* _TASK OBJECTIVE_: Give the listing below again in full, exactly as written.

* _PROVIDED MATERIAL_:
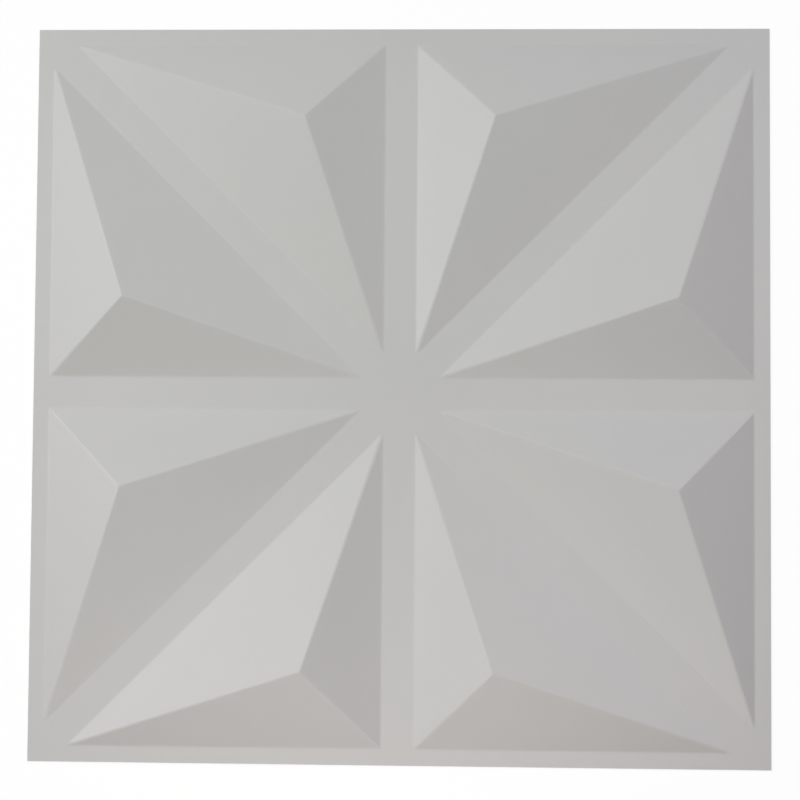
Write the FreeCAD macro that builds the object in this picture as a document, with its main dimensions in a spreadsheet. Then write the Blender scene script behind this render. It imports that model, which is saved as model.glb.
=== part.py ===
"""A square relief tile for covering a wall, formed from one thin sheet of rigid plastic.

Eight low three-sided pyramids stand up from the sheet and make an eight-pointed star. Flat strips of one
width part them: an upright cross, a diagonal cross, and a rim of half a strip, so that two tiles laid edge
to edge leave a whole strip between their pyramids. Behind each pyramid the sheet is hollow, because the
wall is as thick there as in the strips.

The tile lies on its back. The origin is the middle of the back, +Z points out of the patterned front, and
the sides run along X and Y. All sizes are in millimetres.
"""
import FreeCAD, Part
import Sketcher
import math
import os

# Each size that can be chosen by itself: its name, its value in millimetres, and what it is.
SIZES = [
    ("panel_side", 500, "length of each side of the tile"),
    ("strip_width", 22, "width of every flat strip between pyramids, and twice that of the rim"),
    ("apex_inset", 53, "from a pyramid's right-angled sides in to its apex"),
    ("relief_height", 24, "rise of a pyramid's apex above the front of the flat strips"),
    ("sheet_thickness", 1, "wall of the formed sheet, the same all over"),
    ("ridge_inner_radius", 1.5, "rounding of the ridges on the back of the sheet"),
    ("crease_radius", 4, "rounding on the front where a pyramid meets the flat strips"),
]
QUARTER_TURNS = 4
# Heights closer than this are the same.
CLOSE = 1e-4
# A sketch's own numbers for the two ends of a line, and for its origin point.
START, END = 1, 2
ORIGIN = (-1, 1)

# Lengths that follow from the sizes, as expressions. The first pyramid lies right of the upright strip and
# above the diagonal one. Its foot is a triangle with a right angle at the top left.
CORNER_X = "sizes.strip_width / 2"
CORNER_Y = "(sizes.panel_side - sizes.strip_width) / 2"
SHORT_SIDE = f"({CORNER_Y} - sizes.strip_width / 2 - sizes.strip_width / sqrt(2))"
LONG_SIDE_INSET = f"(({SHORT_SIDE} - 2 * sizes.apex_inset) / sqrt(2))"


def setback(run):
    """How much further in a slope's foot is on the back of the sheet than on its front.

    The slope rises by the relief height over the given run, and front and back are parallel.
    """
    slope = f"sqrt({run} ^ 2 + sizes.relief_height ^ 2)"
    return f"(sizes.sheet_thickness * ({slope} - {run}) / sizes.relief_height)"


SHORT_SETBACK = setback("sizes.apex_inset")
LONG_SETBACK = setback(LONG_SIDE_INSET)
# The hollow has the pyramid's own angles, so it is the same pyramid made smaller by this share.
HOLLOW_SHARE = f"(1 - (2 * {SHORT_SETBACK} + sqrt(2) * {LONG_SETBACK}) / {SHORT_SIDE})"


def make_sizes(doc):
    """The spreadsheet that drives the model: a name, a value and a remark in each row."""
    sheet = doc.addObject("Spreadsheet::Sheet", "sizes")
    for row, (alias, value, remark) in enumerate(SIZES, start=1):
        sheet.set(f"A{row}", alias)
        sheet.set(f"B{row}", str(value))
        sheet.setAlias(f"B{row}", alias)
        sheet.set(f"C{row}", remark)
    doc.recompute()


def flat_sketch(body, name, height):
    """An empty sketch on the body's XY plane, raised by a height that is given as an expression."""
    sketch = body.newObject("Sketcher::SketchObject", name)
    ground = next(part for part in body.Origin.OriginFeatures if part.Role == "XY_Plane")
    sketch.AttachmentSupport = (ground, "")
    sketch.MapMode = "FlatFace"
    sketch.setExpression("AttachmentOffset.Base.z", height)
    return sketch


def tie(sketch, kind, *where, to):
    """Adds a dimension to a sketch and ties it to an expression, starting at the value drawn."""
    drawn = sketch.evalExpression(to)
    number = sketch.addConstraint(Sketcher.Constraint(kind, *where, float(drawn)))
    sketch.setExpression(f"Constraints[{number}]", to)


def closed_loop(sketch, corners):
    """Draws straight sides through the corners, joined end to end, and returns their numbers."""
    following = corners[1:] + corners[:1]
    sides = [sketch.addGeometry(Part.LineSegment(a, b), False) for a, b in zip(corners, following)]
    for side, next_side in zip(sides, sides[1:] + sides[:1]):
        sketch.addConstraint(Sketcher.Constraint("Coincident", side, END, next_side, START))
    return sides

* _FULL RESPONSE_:
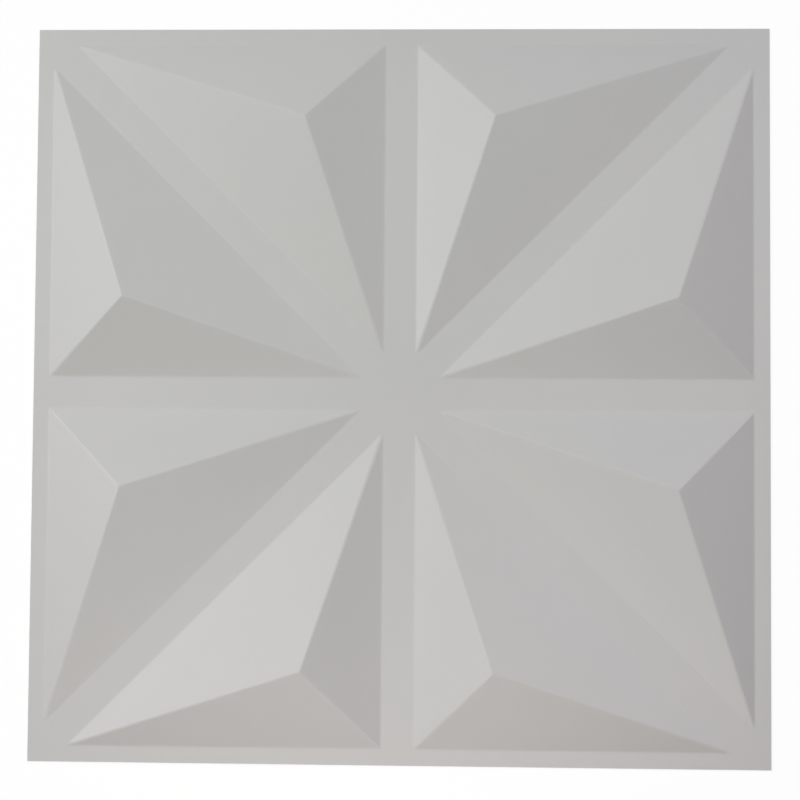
Write the FreeCAD macro that builds the object in this picture as a document, with its main dimensions in a spreadsheet. Then write the Blender scene script behind this render. It imports that model, which is saved as model.glb.
=== part.py ===
"""A square relief tile for covering a wall, formed from one thin sheet of rigid plastic.

Eight low three-sided pyramids stand up from the sheet and make an eight-pointed star. Flat strips of one
width part them: an upright cross, a diagonal cross, and a rim of half a strip, so that two tiles laid edge
to edge leave a whole strip between their pyramids. Behind each pyramid the sheet is hollow, because the
wall is as thick there as in the strips.

The tile lies on its back. The origin is the middle of the back, +Z points out of the patterned front, and
the sides run along X and Y. All sizes are in millimetres.
"""
import FreeCAD, Part
import Sketcher
import math
import os

# Each size that can be chosen by itself: its name, its value in millimetres, and what it is.
SIZES = [
    ("panel_side", 500, "length of each side of the tile"),
    ("strip_width", 22, "width of every flat strip between pyramids, and twice that of the rim"),
    ("apex_inset", 53, "from a pyramid's right-angled sides in to its apex"),
    ("relief_height", 24, "rise of a pyramid's apex above the front of the flat strips"),
    ("sheet_thickness", 1, "wall of the formed sheet, the same all over"),
    ("ridge_inner_radius", 1.5, "rounding of the ridges on the back of the sheet"),
    ("crease_radius", 4, "rounding on the front where a pyramid meets the flat strips"),
]
QUARTER_TURNS = 4
# Heights closer than this are the same.
CLOSE = 1e-4
# A sketch's own numbers for the two ends of a line, and for its origin point.
START, END = 1, 2
ORIGIN = (-1, 1)

# Lengths that follow from the sizes, as expressions. The first pyramid lies right of the upright strip and
# above the diagonal one. Its foot is a triangle with a right angle at the top left.
CORNER_X = "sizes.strip_width / 2"
CORNER_Y = "(sizes.panel_side - sizes.strip_width) / 2"
SHORT_SIDE = f"({CORNER_Y} - sizes.strip_width / 2 - sizes.strip_width / sqrt(2))"
LONG_SIDE_INSET = f"(({SHORT_SIDE} - 2 * sizes.apex_inset) / sqrt(2))"


def setback(run):
    """How much further in a slope's foot is on the back of the sheet than on its front.

    The slope rises by the relief height over the given run, and front and back are parallel.
    """
    slope = f"sqrt({run} ^ 2 + sizes.relief_height ^ 2)"
    return f"(sizes.sheet_thickness * ({slope} - {run}) / sizes.relief_height)"


SHORT_SETBACK = setback("sizes.apex_inset")
LONG_SETBACK = setback(LONG_SIDE_INSET)
# The hollow has the pyramid's own angles, so it is the same pyramid made smaller by this share.
HOLLOW_SHARE = f"(1 - (2 * {SHORT_SETBACK} + sqrt(2) * {LONG_SETBACK}) / {SHORT_SIDE})"


def make_sizes(doc):
    """The spreadsheet that drives the model: a name, a value and a remark in each row."""
    sheet = doc.addObject("Spreadsheet::Sheet", "sizes")
    for row, (alias, value, remark) in enumerate(SIZES, start=1):
        sheet.set(f"A{row}", alias)
        sheet.set(f"B{row}", str(value))
        sheet.setAlias(f"B{row}", alias)
        sheet.set(f"C{row}", remark)
    doc.recompute()


def flat_sketch(body, name, height):
    """An empty sketch on the body's XY plane, raised by a height that is given as an expression."""
    sketch = body.newObject("Sketcher::SketchObject", name)
    ground = next(part for part in body.Origin.OriginFeatures if part.Role == "XY_Plane")
    sketch.AttachmentSupport = (ground, "")
    sketch.MapMode = "FlatFace"
    sketch.setExpression("AttachmentOffset.Base.z", height)
    return sketch


def tie(sketch, kind, *where, to):
    """Adds a dimension to a sketch and ties it to an expression, starting at the value drawn."""
    drawn = sketch.evalExpression(to)
    number = sketch.addConstraint(Sketcher.Constraint(kind, *where, float(drawn)))
    sketch.setExpression(f"Constraints[{number}]", to)


def closed_loop(sketch, corners):
    """Draws straight sides through the corners, joined end to end, and returns their numbers."""
    following = corners[1:] + corners[:1]
    sides = [sketch.addGeometry(Part.LineSegment(a, b), False) for a, b in zip(corners, following)]
    for side, next_side in zip(sides, sides[1:] + sides[:1]):
        sketch.addConstraint(Sketcher.Constraint("Coincident", side, END, next_side, START))
    return sides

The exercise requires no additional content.